Lagos farmers protest forceful displacement from farms

Lagos farmers protest forceful displacement from farms

The displacement of Nigerian corporate farmers from their farms which yield crops and animals worth millions of naira daily has triggered protests from a coalition of farmers comprising individuals from the Diaspora and local Nigerian farmers.

Speaking to the press during a demonstration at the Lagos State House of Assembly, Wale Oyekoya, Chairman of Afero/Eluju Mowo/Mutaku commercial farmers, expressed deep concern over the disruption of their aspirations to contribute to the advancement of Nigeria.

Oyekoya recounted the distressing events of December 11, 2023, when their farms were forcefully invaded and subjected to violent attacks amid the late-season rains around 11:15 am.

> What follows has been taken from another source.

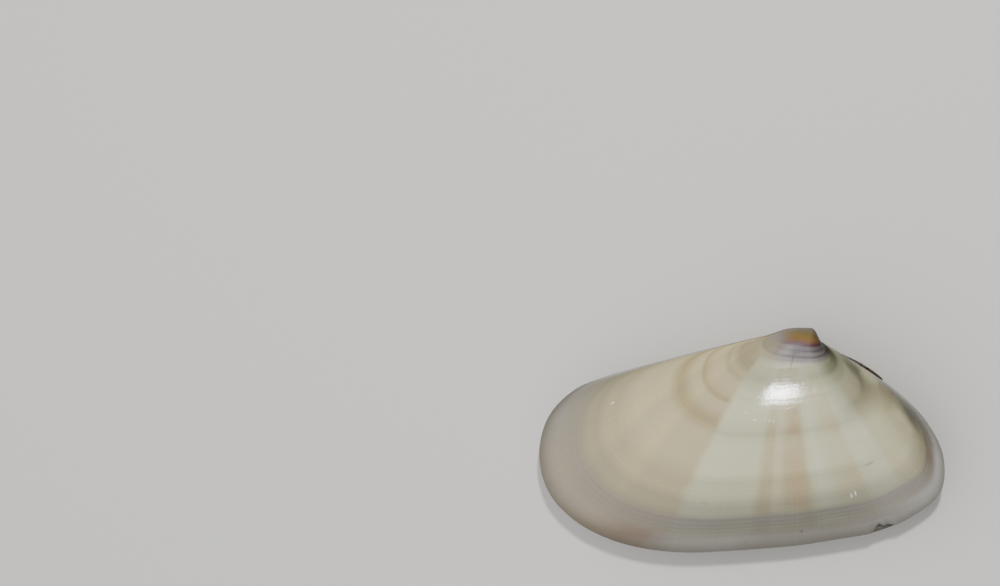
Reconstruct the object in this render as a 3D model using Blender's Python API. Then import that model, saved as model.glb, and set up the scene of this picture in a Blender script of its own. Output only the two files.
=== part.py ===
"""A wedge clam shell, whole and closed, lying on its right valve.

Both valves grow by one rule. Each old edge of the shell is the present edge made
smaller and turned about the hinge, so every growth ring follows from one outline.
Shell axes: +X to the short rear end, +Y to the hinge side, +Z out of the left valve,
with the plane where the valves meet at Z = 0 and the hinge at the origin.
"""
from math import cos, exp, pi, radians, sin

import bmesh
import bpy
from mathutils import Vector

MM = 0.001

# Driving sizes, in millimetres and degrees
LENGTH = 36.0             # front end to rear end
VALVE_GAP = 0.3           # between the two edges
EDGE_THICKNESS = 0.3      # height of the valve's outer lip
SPIRAL_TURN = 15.0        # turn of an old edge for each natural log step of growth
RIM_TURN = 6.5            # extra turn close to the edge, which makes it steep
RIM_REACH = 0.12          # growth over which the rim's extra turn builds up
BEAK_TURN = 50.0          # extra turn that curls the beak over the hinge
BEAK_START = 1.6          # growth age at which the beak's curl begins
BEAK_SPAN = 1.2           # growth over which it builds up
OLDEST = 3.1              # growth age of the beak's tip
HINGE_RISE = 0.22         # how far old hinges stand dorsally of the present one
SHOULDER = 1.6            # how far they stand outwards of it
SHOULDER_REACH = 0.25     # growth over which they move outwards
BEAK_SIZE = 0.13          # size of the rings that make the beak
BEAK_DIP = 0.5            # share of the shoulder that the beak's tip dips back
BEAK_LEAN = 2.0           # how far the tip leans to the rear
BEAK_LEAN_SIZE = 0.07     # size of the rings at which the lean fades

# The edge of either valve, in hundredths of the length, from under the beak to the
# front end, along the belly, round the rear end and back along the ligament
OUTLINE = (
    (0.0, -1.2), (-9.5, -2.3), (-18.8, -4.1), (-28.1, -6.1), (-37.4, -8.2),
    (-46.5, -10.7), (-55.3, -14.4), (-61.7, -21.2), (-63.9, -30.4), (-61.6, -39.6),
    (-55.3, -46.6), (-47.0, -51.1), (-37.8, -53.6), (-28.3, -54.5), (-18.8, -54.2),
    (-9.4, -53.5), (0.1, -52.6), (9.5, -51.1), (18.9, -49.3), (27.6, -45.6),
    (34.9, -39.4), (35.6, -30.2), (31.3, -21.6), (24.7, -14.8), (17.0, -9.3),
    (8.5, -5.0),
)

# Inside of a valve: the outside made smaller about a point, and cut off below the beak
INSIDE_CENTRE = Vector((-5.5, -13.5, 0.0))
INSIDE_SCALE = Vector((0.95, 0.87, 0.78))
INSIDE_OLDEST = 1.5       # the umbo beyond this age is solid
INSIDE_LIP = 0.2          # keeps the hollow clear of the edge's own plane
SKIRT = 1.5               # how far the cutter runs past the edge

# The ligament, from its front end under the beak to its rear end, as shares of the edge
LIGAMENT_FRONT = 0.952
LIGAMENT_REAR = 0.905
LIGAMENT_RADIUS = 0.42
LIGAMENT_INSET = 0.12     # its middle line, in from the edge
LIGAMENT_TAPER = 0.45     # radius of its ends, as a share of the middle's
LIGAMENT_STEPS = 9
GROOVE_CLEARANCE = 0.3

RESTING_DEPTH = 4.74      # the right valve's lowest spot, flattened here so that it lies still

# How finely the faceted solids follow the rule
RAYS = 64
RINGS = 24
RING_CROWDING = 1.3       # above 1, rings crowd towards the edge
INSIDE_RAYS = 40
INSIDE_RINGS = 8

LEFT_CREAM = (0.62, 0.52, 0.40, 1.0)
RIGHT_CREAM = (0.66, 0.55, 0.45, 1.0)
LIGAMENT_BROWN = (0.10, 0.055, 0.03, 1.0)


def clear_scene():
    for old in list(bpy.data.objects):
        bpy.data.objects.remove(old, do_unlink=True)


def new_collection(name):
    group = bpy.data.collections.new(name)
    bpy.context.scene.collection.children.link(group)
    return group


def principled(name, colour, roughness):
    material = bpy.data.materials.new(name)
    material.use_nodes = True
    shader = material.node_tree.nodes["Principled BSDF"]
    shader.inputs["Base Color"].default_value = colour
    shader.inputs["Roughness"].default_value = roughness
    shader.inputs["Metallic"].default_value = 0.0
    return material


def smooth_step(value):
    value = min(max(value, 0.0), 1.0)
    return value * value * (3.0 - 2.0 * value)


def edge_curve(per_span=24):
    """The outline as a closed smooth curve of many short steps, in millimetres."""
    knots = [Vector((x, y)) * LENGTH / 100.0 for x, y in OUTLINE]
    count = len(knots)
    curve = []
    for i in range(count):
        a, b, c, d = (knots[(i + k) % count] for k in (-1, 0, 1, 2))
        for j in range(per_span):
            t = j / per_span
            curve.append(0.5 * (2.0 * b + (c - a) * t + (2.0 * a - 5.0 * b + 4.0 * c - d) * t * t
                                + (3.0 * b - a - 3.0 * c + d) * t * t * t))
    return curve


def walk_edge(shares):
    """Points on the edge at the given shares of the way round it."""
    curve = edge_curve()
    curve.append(curve[0])
    run = [0.0]
    for a, b in zip(curve, curve[1:]):
        run.append(run[-1] + (b - a).length)
    points = []
    for share in shares:
        goal = (share % 1.0) * run[-1]
        i = max(k for k in range(len(run) - 1) if run[k] <= goal)
        points.append(curve[i].lerp(curve[i + 1], (goal - run[i]) / (run[i + 1] - run[i])))
    return points


def edge_turn(age):
    """Angle, in radians, between the present edge's plane and an old edge's."""
    return radians(SPIRAL_TURN * age
                   + RIM_TURN * (1.0 - exp(-age / RIM_REACH))
                   + BEAK_TURN * smooth_step((age - BEAK_START) / BEAK_SPAN))


def grown(edge_point, age, lip):
    """Where a point of the present edge was on the outside of the left valve."""
    size = exp(-age)
    turn = edge_turn(age)
    hook = exp(-(size / BEAK_SIZE) ** 2)
    shoulder = SHOULDER * (1.0 - exp(-age / SHOULDER_REACH)) * (1.0 - BEAK_DIP * hook)
    old_hinge = Vector((BEAK_LEAN * exp(-size / BEAK_LEAN_SIZE),
                        HINGE_RISE * (1.0 - size * size),
                        shoulder + lip))
    swung = Vector((edge_point.x, edge_point.y * cos(turn), -edge_point.y * sin(turn)))
    return old_hinge + size * swung


def ring_ages(rings, oldest):
    return [oldest * (i / rings) ** RING_CROWDING for i in range(rings + 1)]


def loft(name, loops, group):
    """A closed solid through loops of equal length, with a fan on both ends."""
    mesh = bmesh.new()
    rows = [[mesh.verts.new(point * MM) for point in loop] for loop in loops]
    count = len(rows[0])
    for low, high in zip(rows, rows[1:]):
        for i in range(count):
            j = (i + 1) % count
            mesh.faces.new((low[i], low[j], high[j], high[i]))
    for row in (rows[0], rows[-1]):
        middle = mesh.verts.new(sum((v.co for v in row), Vector()) / count)
        for i in range(count):
            mesh.faces.new((row[i], row[(i + 1) % count], middle))
    bmesh.ops.recalc_face_normals(mesh, faces=mesh.faces)
    data = bpy.data.meshes.new(name)
    mesh.to_mesh(data)
    mesh.free()
    shape = bpy.data.objects.new(name, data)
    group.objects.link(shape)
    return shape


def flipped(point, side):
    """The left valve's point, or its mirror on the right valve, clear of the gap."""
    return Vector((point.x, point.y, side * (point.z + VALVE_GAP / 2.0)))


def valve_loops(side):
    edge = walk_edge([i / RAYS for i in range(RAYS)])
    loops = [[flipped(p.to_3d(), side) for p in edge]]
    for age in ring_ages(RINGS, OLDEST):
        loops.append([flipped(grown(p, age, EDGE_THICKNESS), side) for p in edge])
    for point in (p for loop in loops for p in loop):
        point.z = max(point.z, -RESTING_DEPTH)
    return loops


def inside_loops(side):
    def shrink(point):
        return INSIDE_CENTRE + (point - INSIDE_CENTRE) * INSIDE_SCALE
    edge = walk_edge([i / INSIDE_RAYS for i in range(INSIDE_RAYS)])
    first = [shrink(grown(p, 0.0, 0.0)) for p in edge]
    loops = [[flipped(p - Vector((0.0, 0.0, SKIRT)), side) for p in first]]
    for age in ring_ages(INSIDE_RINGS, INSIDE_OLDEST):
        loops.append([flipped(shrink(grown(p, age, INSIDE_LIP)), side) for p in edge])
    return loops


def ligament_line():
    """The ligament's middle line, in the plane where the valves meet."""
    steps = [i / LIGAMENT_STEPS for i in range(LIGAMENT_STEPS + 1)]
    shares = [LIGAMENT_FRONT + (LIGAMENT_REAR - LIGAMENT_FRONT) * t for t in steps]
    line = walk_edge(shares)
    inward = Vector((line[0].y - line[-1].y, line[-1].x - line[0].x)).normalized()
    if inward.y > 0.0:
        inward.negate()
    return [(p + inward * LIGAMENT_INSET).to_3d() for p in line]


def tube(name, line, radius, ends, group):
    """A curve along the line, thinner towards both ends."""
    curve = bpy.data.curves.new(name, "CURVE")
    curve.dimensions = "3D"
    curve.bevel_depth = radius * MM
    curve.bevel_resolution = 2
    curve.use_fill_caps = True
    spline = curve.splines.new("POLY")
    spline.points.add(len(line) - 1)
    for i, (point, place) in enumerate(zip(spline.points, line)):
        point.co = (*(place * MM), 1.0)
        point.radius = ends + (1.0 - ends) * sin(pi * i / (len(line) - 1)) ** 0.5
    shape = bpy.data.objects.new(name, curve)
    group.objects.link(shape)
    return shape


def as_mesh(shape, group):
    """The curve's welded mesh, as an object of the same name."""
    name = shape.name
    seen = shape.evaluated_get(bpy.context.evaluated_depsgraph_get())
    data = bpy.data.meshes.new_from_object(seen)
    bpy.data.objects.remove(shape, do_unlink=True)
    mesh = bmesh.new()
    mesh.from_mesh(data)
    bmesh.ops.remove_doubles(mesh, verts=mesh.verts, dist=1e-7)
    bmesh.ops.recalc_face_normals(mesh, faces=mesh.faces)
    mesh.to_mesh(data)
    mesh.free()
    solid = bpy.data.objects.new(name, data)
    solid.name = name
    group.objects.link(solid)
    return solid


def cut(shape, cutter):
    modifier = shape.modifiers.new(cutter.name, "BOOLEAN")
    modifier.operation = "DIFFERENCE"
    modifier.solver = "EXACT"
    modifier.object = cutter


def hide_cutter(cutter):
    cutter.hide_render = True
    cutter.display_type = "WIRE"


def build_valve(name, side, material, groove, shell, cutters):
    valve = loft(name, valve_loops(side), shell)
    valve.data.materials.append(material)
    valve.data.shade_smooth()
    hollow = loft(name + "_hollow", inside_loops(side), cutters)
    hide_cutter(hollow)
    cut(valve, hollow)
    cut(valve, groove)
    return valve


def resting_place(points):
    """The move that sets the middle of the points' box over the origin, on Z = 0."""
    low = Vector([min(p[k] for p in points) for k in range(3)])
    high = Vector([max(p[k] for p in points) for k in range(3)])
    middle = (low + high) / 2.0
    return Vector((-middle.x, -middle.y, -low.z)) * MM


def main():
    clear_scene()
    shell = new_collection("wedge_clam_shell")
    cutters = new_collection("cutters")

    line = ligament_line()
    ligament = as_mesh(tube("ligament", line, LIGAMENT_RADIUS, LIGAMENT_TAPER, shell), shell)
    ligament.data.materials.append(principled("ligament_horn", LIGAMENT_BROWN, 0.3))
    ligament.data.shade_smooth()
    groove_radius = LIGAMENT_RADIUS + GROOVE_CLEARANCE
    groove = as_mesh(tube("ligament_groove", line, groove_radius, 1.0, cutters), cutters)
    hide_cutter(groove)

    left = build_valve("left_valve", 1.0, principled("left_shell", LEFT_CREAM, 0.25),
                       groove, shell, cutters)
    right = build_valve("right_valve", -1.0, principled("right_shell", RIGHT_CREAM, 0.25),
                        groove, shell, cutters)

    outside = [p for side in (1.0, -1.0) for loop in valve_loops(side) for p in loop]
    place = resting_place(outside)
    for piece in (left, right, ligament, *cutters.objects):
        piece.location = place
    print("hinge at", [round(v / MM, 2) for v in place], "mm")


main()
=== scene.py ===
# %% [markdown]
# # A wedge clam shell, closed and lying on its right valve
#
# The real thing is a beach find: two hard valves held together by a short horny
# ligament. A valve grows only at its edge, so every older edge is still there as a
# growth line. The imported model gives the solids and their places. This script adds
# the fine valves, the ligament's fibres, the finishes, the light and the camera.

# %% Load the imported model
from math import cos, exp, pi, radians, sin

import bmesh
import bpy
from mathutils import Matrix, Vector


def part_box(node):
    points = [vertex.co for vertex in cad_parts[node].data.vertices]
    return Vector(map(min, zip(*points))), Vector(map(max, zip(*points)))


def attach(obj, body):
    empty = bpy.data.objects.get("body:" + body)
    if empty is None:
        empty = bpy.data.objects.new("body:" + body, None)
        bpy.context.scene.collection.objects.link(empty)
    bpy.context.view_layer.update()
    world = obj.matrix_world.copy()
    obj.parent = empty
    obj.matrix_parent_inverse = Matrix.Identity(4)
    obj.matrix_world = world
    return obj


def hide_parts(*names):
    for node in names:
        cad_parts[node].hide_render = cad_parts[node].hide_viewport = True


MM = 0.001

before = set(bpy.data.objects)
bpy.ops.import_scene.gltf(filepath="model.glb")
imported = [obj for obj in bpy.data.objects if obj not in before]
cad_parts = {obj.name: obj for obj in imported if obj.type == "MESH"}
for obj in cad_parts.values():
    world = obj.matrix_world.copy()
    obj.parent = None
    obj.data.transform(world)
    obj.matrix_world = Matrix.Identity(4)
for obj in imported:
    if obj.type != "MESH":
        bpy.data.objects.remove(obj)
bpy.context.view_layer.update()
left_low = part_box("left_valve")[0]

# %% [markdown]
# ## Sizes
#
# The solids follow the same rule as the fine valves here: an old edge is the present
# edge, made smaller and turned about the hinge. So this script repeats the values of
# that rule, in millimetres and degrees. Growth is counted back from the present edge:
# the growth age is 0 there and rises towards the beak, and a ring's size is exp(-age).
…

He emphasized that they had invested their life savings and foreign capital into Nigerian agriculture with the expectation of promoting progress and prosperity.

The reported display of violence and destruction shattered their dreams and disrupted their efforts to contribute to the nation's agricultural sector.

"There was no letter of warning, phone call, Memo demand or indeed any correspondence that the farmers have done anything wrong or even that they should vacate the land. Even a declaration of war generally requires some sort of warning nothing of the sort took place.

"The government is always asking for foreign investors, but who wants to invest in a country where one day you are carrying out your farming activities to prepare for the Christmas and New Year festive sales, with billions of naira worth of your life savings, the next day you are running for your life and dodging bullets as if you are in apocalypse IV!

Oyekoya emphasized that their acquisition of the land was entirely legitimate, having obtained it from the Lagos State Government. As law-abiding citizens, they promptly reported the military invasion to the government in December and subsequently to the governor and Speaker of the House in January.

Furthermore, Oyekoya expressed bewilderment at the revelation that the land, which they had been utilizing for over a decade, allegedly belonged to the Nigerian Military. He noted that there was no indication of such ownership when they were allocated parcels of land by the Lagos State Government.

"We had no idea when we were allocated parcels of land by a Lagos State Government that the land belonged to the military government and who waited patiently for us to set up and operate for over 10 years before sending various soldiers to take up combat positions all over the farmland and alleging the land belongs to the Nigerian Military."